Give more details - like how have you built it, what are you putting through it etc.

The LM386 is a well used and reliable component, so it's pretty well down to what you're doing.
 
The sound quality is poor when I make the speaker audible, by turning the volume up. What should I do?
Man goes to the doctor; "Every time I do this it hurts".
The doctor: "Then stop doing that".
Stop turning up the volume. Or choose a pleasant kind of music. I am the funny man.
We need to know much more information. Pictures? Drawings?
 
What is your power supply voltage and is it stable?
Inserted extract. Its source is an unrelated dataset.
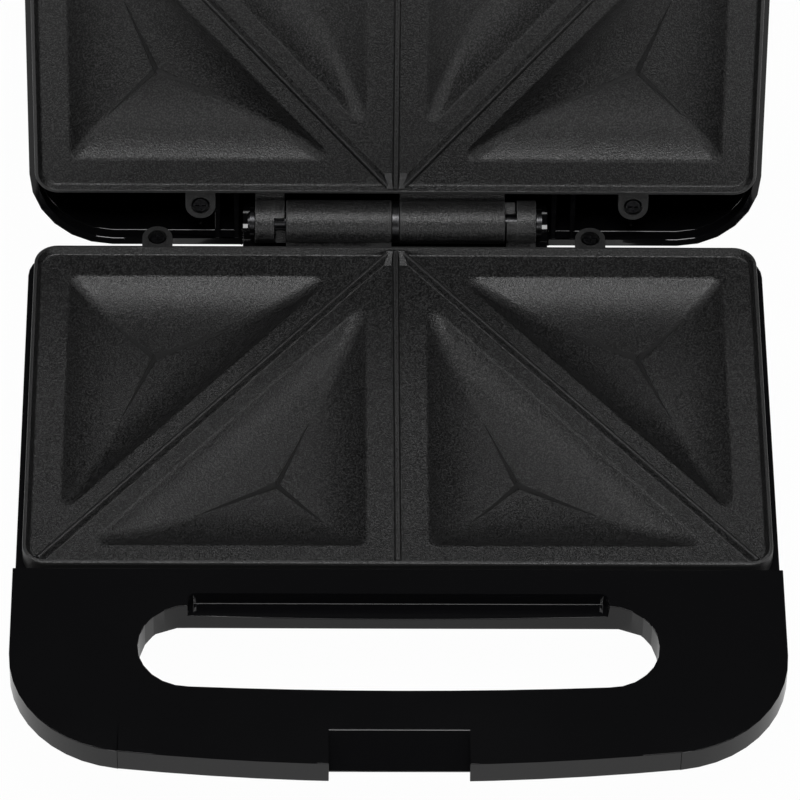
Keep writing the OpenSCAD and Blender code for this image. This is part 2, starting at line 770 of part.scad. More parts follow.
module base_feet() {
    color(rubber_black) {
        foot_posts(0, foot_h, foot_r);
        foot_posts(foot_h - eps, foot_h + foot_stem.y, foot_stem[0]);
    }
}

module terminal_block() {
    color(ceramic) on_table() translate([-block_size.x / 2, block_y, -base_deep + wall_t]) difference() {
        cube(block_size);
        for (x = block_hole_x) translate([x, block_size.y / 2, block_size.z]) {
            translate([0, 0, -6]) cylinder(h = 7, r = 1.6, $fn = 32);
            translate([0, -block_size.y, -5.5]) rotate([-90, 0, 0])
                cylinder(h = 2 * block_size.y, r = 1.4, $fn = 32);
        }
    }
}

module terminal_screws() {
    top = -base_deep + wall_t + block_size.z;
    color(zinc) on_table() for (x = block_hole_x)
        translate([x - block_size.x / 2, block_y + block_size.y / 2, top]) mirror([0, 0, 1])
            translate([0, 0, 0.3]) difference() {
                cylinder(h = 5, r = 1.5, $fn = 32);
                translate([-2, -0.3, -over]) cube([4, 0.6, over + 0.7]);
            }
}

module cord_bush() {
    seat = bush_seat - 2 * fit_gap;
    inside = wall_t + bush_lip;
    color(rubber_black) on_table() translate([0, hinge_y + block_back, cord_z]) difference() {
        union() {
            translate([-bush_flange.x / 2, 0, -bush_flange.x / 2])
                cube([bush_flange.x, bush_flange.y, bush_flange.x]);
            translate([-seat / 2, -inside, -seat / 2]) cube([seat, inside + eps, seat]);
            translate([-bush_flange.x / 2, -inside, -seat / 2])
                cube([bush_flange.x, bush_lip - free_gap, seat]);
        }
        translate([0, -inside - over, 0]) rotate([-90, 0, 0])
            cylinder(h = inside + bush_flange.y + 2 * over, r = cord_r, $fn = 64);
    }
}

module hinge_pin() {
    color(steel) on_table() translate([0, hinge_y, 0]) {
        rod_x(-pin_end - 2, pin_end, pin_r);
        rod_x(pin_end, pin_end + 1.6, pin_r + 1.6);
    }
}

module hinge_pin_cap() {
    color(steel) on_table() translate([0, hinge_y, 0]) difference() {
        rod_x(-pin_end - 1.4, -pin_end, pin_r + 1.8);
        rod_x(-pin_end - 2, -pin_end + over, pin_r + run_gap);
    }
}

module hinge_spacer() {
    color(steel) on_table() translate([0, hinge_y, 0]) difference() {
        rod_x(0.15 - barrel_mid, barrel_mid - 0.15, barrel_r - 0.3);
        rod_x(-barrel_mid, barrel_mid, pin_r + run_gap);
    }
}

module thermostat() {
    color(rubber_black) on_lid() translate([0, pad_y, stat_top - stat_h]) difference() {
        union() {
            cylinder(h = stat_h, r = stat_r, $fn = 48);
            both_sides() translate([2, -1.5, -2.6]) cube([0.8, 3, 2.6 + eps]);
        }
        translate([0, 0, -over]) cylinder(h = stat_h + 2 * over, r = post_screw_r + fit_gap, $fn = 32);
    }
}

module thermostat_screw() {
    color(zinc) on_lid() translate([0, pad_y, stat_top - stat_h]) mirror([0, 0, 1])
        screw(1.9, 1.2, post_screw_r, stat_screw_len);
}

module thermal_fuse() {
    color(ceramic) on_lid() translate([20, fuse_y, tray_z - tray_t - 3]) {
        rod_x(-6, 6, 2.2);
        rod_x(-11, 11, 0.6);
    }
}

module fuse_clip() {
    color(steel) on_lid() translate([0, fuse_y, tray_z - tray_t]) bar_x(17, 23) difference() {
        union() {
            translate([0, -3]) circle(r = 3, $fn = 32);
            translate([-7, -0.8]) square([14, 0.8]);
        }
        translate([0, -3]) circle(r = 2.2 + run_gap, $fn = 32);
        translate([-9, 0]) square([18, 2]);
    }
}

// Lens of a lamp: a low dome outside and a stem through the shell
module lens() {
    translate([0, 0, -lid_h]) {
        translate([0, 0, -lens_flange]) cylinder(h = lens_flange, r = lens_r + 1, $fn = 48);
        translate([0, 0, -lens_flange - 0.8]) cylinder(h = 0.8 + eps, r1 = lens_r - 1, r2 = lens_r + 0.4, $fn = 48);
        difference() {
            translate([0, 0, -eps]) cylinder(h = wall_t + lens_stem, r = lens_r, $fn = 48);
            cylinder(h = wall_t + lens_stem + over, r = lens_r - 1.2, $fn = 48);
        }
    }
}

module power_lens() {
    color([0.75, 0.05, 0.03]) on_lid() translate([-lamp_gap, lamp_y, 0]) lens();
}

module ready_lens() {
    color([0.05, 0.5, 0.12]) on_lid() translate([lamp_gap, lamp_y, 0]) lens();
}

module lamp() {
    translate([0, 0, -lid_h + 1.2]) cylinder(h = lamp_len, r = lamp_r, $fn = 32);
}

module power_lamp() {
    color([0.95, 0.8, 0.7]) on_lid() translate([-lamp_gap, lamp_y, 0]) lamp();
}

module ready_lamp() {
    color([0.8, 0.95, 0.8]) on_lid() translate([lamp_gap, lamp_y, 0]) lamp();
}

// Holder that is pushed over the two lens stems from inside and carries the lamps
module lamp_holder() {
    z0 = -lid_h + wall_t;
    color(ceramic) on_lid() difference() {
        translate([-lamp_gap - lens_r - holder_rim, lamp_y - lens_r - holder_rim, z0])
            cube([2 * (lamp_gap + lens_r + holder_rim), 2 * (lens_r + holder_rim), holder_h]);
        both_sides() {
            post(lamp_gap, lamp_y, z0 - over, z0 + holder_cup, lens_r + fit_gap);
            post(lamp_gap, lamp_y, z0 - over, z0 + holder_h + over, lamp_r + run_gap);
        }
    }
}

module latch_pin() {
    color(steel) on_lid() translate([0, front(pivot_t), -pivot_h])
        rod_x(-notch_w / 2 - 2.8, notch_w / 2 + 2.8, pivot_r);
}

// Side view of the latch about its pivot, drawn as it stands when latched: z towards the base
module latch_profile() {
    arm0 = notch_foot + 0.6 - pivot_t;
    arm1 = arm0 + latch_t;
    reach = hook_r + hook_t;
    mirror([1, 0]) difference() {
        union() {
            circle(r = latch_barrel_r, $fn = 48);
            intersection() {
                circle(r = reach, $fn = 96);
                polygon([[0, -latch_barrel_r], [arm1, -latch_barrel_r], [arm1, reach], [arm0, reach],
                    [arm0, latch_barrel_r + 0.6], [0, latch_barrel_r]]);
            }
            intersection() {
                difference() {
                    circle(r = reach, $fn = 96);
                    circle(r = hook_r, $fn = 96);
                }
                translate([-1.2, hook_r - 4]) square([arm1 + 1.2, 2 * hook_t + 4]);
            }
            polygon([[1, -latch_barrel_r + 0.2], [arm1 + 2.6, -latch_barrel_r - 1.8],
                [arm1 + 3, -latch_barrel_r - 0.2], [arm1, -latch_barrel_r + 2.4]]);
        }
        circle(r = pivot_r + run_gap + eps, $fn = 48);
    }
}

module latch_clip() {
    hw = notch_w / 2 - 0.4;
    color(shell_black) on_lid() translate([0, front(pivot_t), -pivot_h])
        rotate([latch_rest, 0, 0]) bar_x(-hw, hw) latch_profile();
}

base_shell();
lower_plate();
lower_heater();
lower_heater_ends();
lower_reflector();
lower_reflector_screws();
lower_plate_screws();
base_feet();
terminal_block();
terminal_screws();
cord_bush();
hinge_pin();
hinge_pin_cap();
hinge_spacer();
lid_shell();
upper_plate();
upper_heater();
upper_heater_ends();
upper_reflector();
upper_reflector_screws();
upper_plate_screws();
thermostat();
thermostat_screw();
thermal_fuse();
fuse_clip();
power_lens();
ready_lens();
power_lamp();
ready_lamp();
lamp_holder();
latch_pin();
latch_clip();
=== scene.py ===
import json
import math
import bmesh
import bpy
from mathutils import Matrix, Vector


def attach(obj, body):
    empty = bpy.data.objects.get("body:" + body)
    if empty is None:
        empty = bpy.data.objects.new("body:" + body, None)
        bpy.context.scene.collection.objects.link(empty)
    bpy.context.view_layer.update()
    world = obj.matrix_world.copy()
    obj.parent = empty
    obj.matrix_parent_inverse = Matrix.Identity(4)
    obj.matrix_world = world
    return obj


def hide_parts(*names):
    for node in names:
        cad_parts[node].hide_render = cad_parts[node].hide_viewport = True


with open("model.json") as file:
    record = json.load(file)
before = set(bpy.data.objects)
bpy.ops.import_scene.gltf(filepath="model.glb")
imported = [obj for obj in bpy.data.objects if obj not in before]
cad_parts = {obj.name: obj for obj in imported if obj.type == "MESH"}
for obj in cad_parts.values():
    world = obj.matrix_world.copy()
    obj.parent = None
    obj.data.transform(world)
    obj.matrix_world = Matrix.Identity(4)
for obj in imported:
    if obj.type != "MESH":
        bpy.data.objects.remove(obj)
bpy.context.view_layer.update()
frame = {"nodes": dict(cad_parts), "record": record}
scene = bpy.context.scene
nodes = frame["nodes"]
print("frame loaded:", len(nodes), "nodes")

# both plates are drawn in mm about z = 0, the plane that they meet in, and then put in place
stance = {"seam": 42.0, "openAngle": 105.0, "hingeY": 72.8}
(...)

The datasheet for the LM386 shows that with a 4 ohm speaker then it produces more power heating the IC than power in the speaker.
When the power supply voltage is 9V to 12V then the maximum low distortion power in a 4 ohm speaker is 0.26W. With an 8 ohms speaker the power is 0.45W when the power supply is 9V and the power is 0.54W when the power supply is 12V.
 
Instead of the low output power and high heating of an old LM386 in a 4 ohm speaker, why not use a modern PAM8403 Stereo amplifier? Each output produces 2.5W at low distortion in a 4 ohm speaker when its power supply voltage is only 5V. An assembled amplifier is available cheaply on ebay but the IC might be a fake.
 
looking at the [data sheet] something that's missing are any distortion or power measurements for 4 ohm operation. when this happens in a data sheet (it also occurs in spec sheets for AV receivers and other audio amplifiers) it usually means "you can use a 4 ohm speaker with this amplifier but it might not give good performance". i know this is somewhat "reading between the lines" on a data sheet, but omitting performance data for edge cases is very common, especially with audio. AG is correct, if you must drive a 4 ohm speaker and expect better performance, use an amplifier IC that is designed for it, and has performance data for 4 ohm operation. the LM386 was originally designed at a time when almost all small low power speakers were 8 ohms. handheld AM/FM radios, walkie-talkies, portable cassette players all used small 8 ohm speakers between 3 and 5 inches in diameter. these days there are surround sound speakers that are 4 ohms, and are almost as common as 8 ohm speakers. manufacturers do this because with 4 ohm speakers it gives the advertising department higher wattage numbers to publish in the spec sheet.

you still haven't posted a schematic or description of how you are using the LM386. if you have the gain preset at 200, and a line level input signal (like what you get out of a phone or a DVD player) then you will get nothing but distortion. if you knock the gain back down to 20, you will get more headroom before the LM386 goes into clipping.